## START DATA TO PROCESS

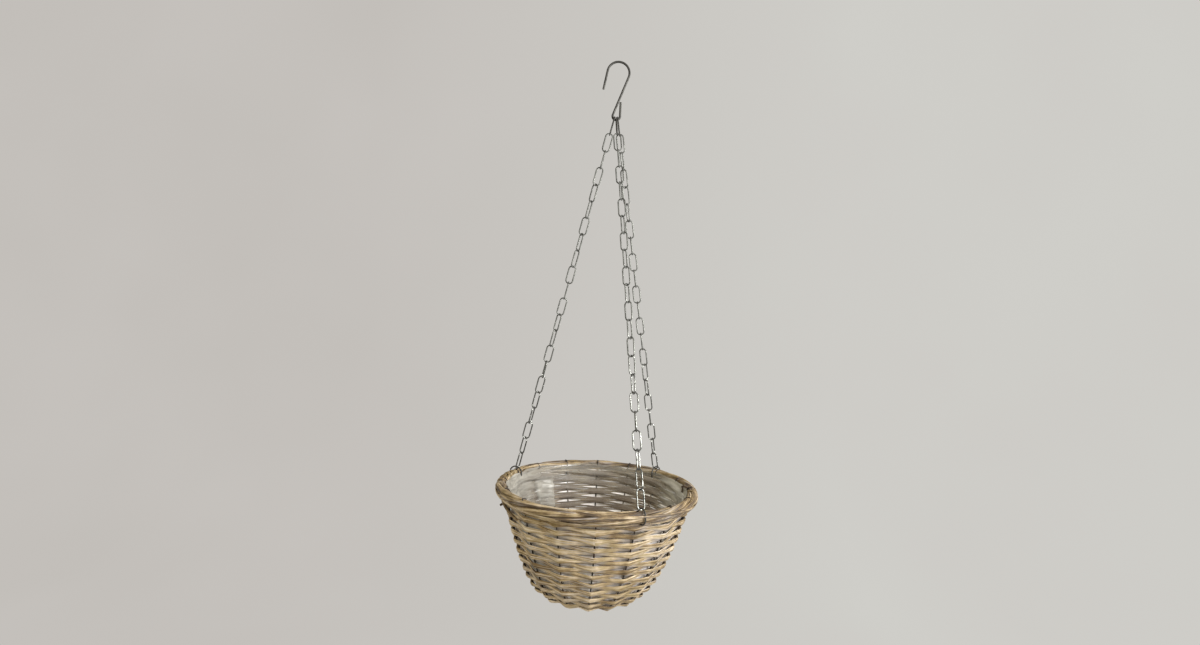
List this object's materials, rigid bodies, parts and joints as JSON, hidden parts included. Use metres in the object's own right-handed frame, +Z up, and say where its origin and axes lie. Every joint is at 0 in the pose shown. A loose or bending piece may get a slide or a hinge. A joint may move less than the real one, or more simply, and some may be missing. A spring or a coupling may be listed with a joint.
{
  "type": "hanging basket",
  "caption": "Round woven willow basket on a wire frame, hung on three straight-link chains from one wire hook.",
  "frame": {"origin": "inner side of the hook's crown, where the hook rests on what carries it", "axes": "+Z up, +X right in the plane of the hook, +Y away from the front"},
  "size_m": [0.2622, 0.2622, 0.6901],
  "materials": {
    "hook_steel": "galvanised, dull",
    "chain_steel": "galvanised, satin",
    "frame_wire": "dark, annealed",
    "border_willow": "peeled rods, satin",
    "weave_willow": "split rods, matt",
    "liner_film": "clear thin film"
  },
  "bodies": {
    "hook": {"hook": "hook_steel"},
    "top_links": {"chain_a_link_01": "chain_steel", "chain_b_link_01": "chain_steel", "chain_c_link_01": "chain_steel"},
    "basket": {"hoop_wire": "frame_wire", "rib_cage": "frame_wire", "border_rod_1": "border_willow", "border_rod_2": "border_willow", "border_rod_3": "border_willow", "border_rod_4": "border_willow", "weave_course_01": "weave_willow", "weave_course_02": "weave_willow", "weave_course_03": "weave_willow", "weave_course_04": "weave_willow", "weave_course_05": "weave_willow", "weave_course_06": "weave_willow", "weave_course_07": "weave_willow", "weave_course_08": "weave_willow", "weave_course_09": "weave_willow", "weave_course_10": "weave_willow", "weave_course_11": "weave_willow", "weave_course_12": "weave_willow", "weave_course_13": "weave_willow", "weave_course_14": "weave_willow", "weave_course_15": "weave_willow", "weave_course_16": "weave_willow", "weave_course_17": "weave_willow", "weave_course_18": "weave_willow", "weave_course_19": "weave_willow", "weave_course_20": "weave_willow", "weave_course_21": "weave_willow", "weave_course_22": "weave_willow", "weave_course_23": "weave_willow", "base_disc": "weave_willow", "liner": "liner_film"},
    "ring_a": {"chain_a_ring": "chain_steel"},
    "ring_b": {"chain_b_ring": "chain_steel"},
    "ring_c": {"chain_c_ring": "chain_steel"},
    "chain_a": {"chain_a_links_02_04": "chain_steel", "chain_a_links_05_07": "chain_steel", "chain_a_links_08_10": "chain_steel", "chain_a_links_11_13": "chain_steel", "chain_a_links_14_16": "chain_steel", "chain_a_links_17_19": "chain_steel", "chain_a_links_20_22": "chain_steel"},
    "chain_b": {"chain_b_links_02_04": "chain_steel", "chain_b_links_05_07": "chain_steel", "chain_b_links_08_10": "chain_steel", "chain_b_links_11_13": "chain_steel", "chain_b_links_14_16": "chain_steel", "chain_b_links_17_19": "chain_steel", "chain_b_links_20_22": "chain_steel"},
    "chain_c": {"chain_c_links_02_04": "chain_steel", "chain_c_links_05_07": "chain_steel", "chain_c_links_08_10": "chain_steel", "chain_c_links_11_13": "chain_steel", "chain_c_links_14_16": "chain_steel", "chain_c_links_17_19": "chain_steel", "chain_c_links_20_22": "chain_steel"}
  },
  "joints": [
    {"name": "eye_swing", "type": "hinge", "parent": "hook", "child": "top_links", "pos_m": [0, 0, -0.0728], "axis": [1, 0, 0], "range_deg": [-35, 35]},
    {"name": "basket_turn", "type": "hinge", "parent": "top_links", "child": "basket", "pos_m": [0, 0, -0.0948], "axis": [0, 0, 1], "range_deg": [-10, 10]},
    {"name": "ring_a_tilt", "type": "hinge", "parent": "basket", "child": "ring_a", "pos_m": [-0.11319, 0.05063, -0.55066], "axis": [-0.4083, -0.9128, 0], "range_deg": [-15, 15]},
    {"name": "ring_b_tilt", "type": "hinge", "parent": "basket", "child": "ring_b", "pos_m": [0.05182, -0.11266, -0.55066], "axis": [0.9085, 0.4179, 0], "range_deg": [-15, 15]},
    {"name": "ring_c_tilt", "type": "hinge", "parent": "basket", "child": "ring_c", "pos_m": [0.08457, 0.09069, -0.55066], "axis": [-0.7314, 0.682, 0], "range_deg": [-15, 15]},
    {"name": "chain_a_twist", "type": "hinge", "parent": "basket", "child": "chain_a", "pos_m": [-0.00194, 0, -0.06903], "axis": [0.2239, -0.1019, 0.9693], "range_deg": [-30, 30]},
    {"name": "chain_b_twist", "type": "hinge", "parent": "basket", "child": "chain_b", "pos_m": [0, 0, -0.0702], "axis": [-0.1044, 0.227, 0.9683], "range_deg": [-30, 30]},
    {"name": "chain_c_twist", "type": "hinge", "parent": "basket", "child": "chain_c", "pos_m": [0.00194, 0, -0.06903], "axis": [-0.1663, -0.1825, 0.9691], "range_deg": [-30, 30]}
  ]
}
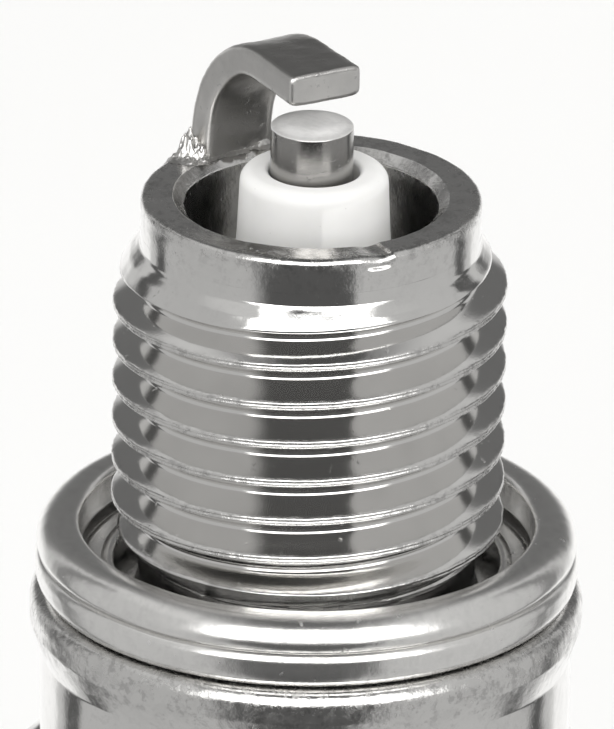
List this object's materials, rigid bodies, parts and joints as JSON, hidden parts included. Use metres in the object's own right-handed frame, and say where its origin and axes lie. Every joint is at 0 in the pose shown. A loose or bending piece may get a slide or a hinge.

## END DATA TO PROCESS

• _WHAT THE TASK ASKS_: Pick out, from the lines above, every one that contains the string "piece".

• _IN RESPONSE_:
List this object's materials, rigid bodies, parts and joints as JSON, hidden parts included. Use metres in the object's own right-handed frame, +Z up, and say where its origin and axes lie. Every joint is at 0 in the pose shown. A loose or bending piece may get a slide or a hinge. A joint may move less than the real one, or more simply, and some may be missing. A spring or a coupling may be listed with a joint.
List this object's materials, rigid bodies, parts and joints as JSON, hidden parts included. Use metres in the object's own right-handed frame, and say where its origin and axes lie. Every joint is at 0 in the pose shown. A loose or bending piece may get a slide or a hinge.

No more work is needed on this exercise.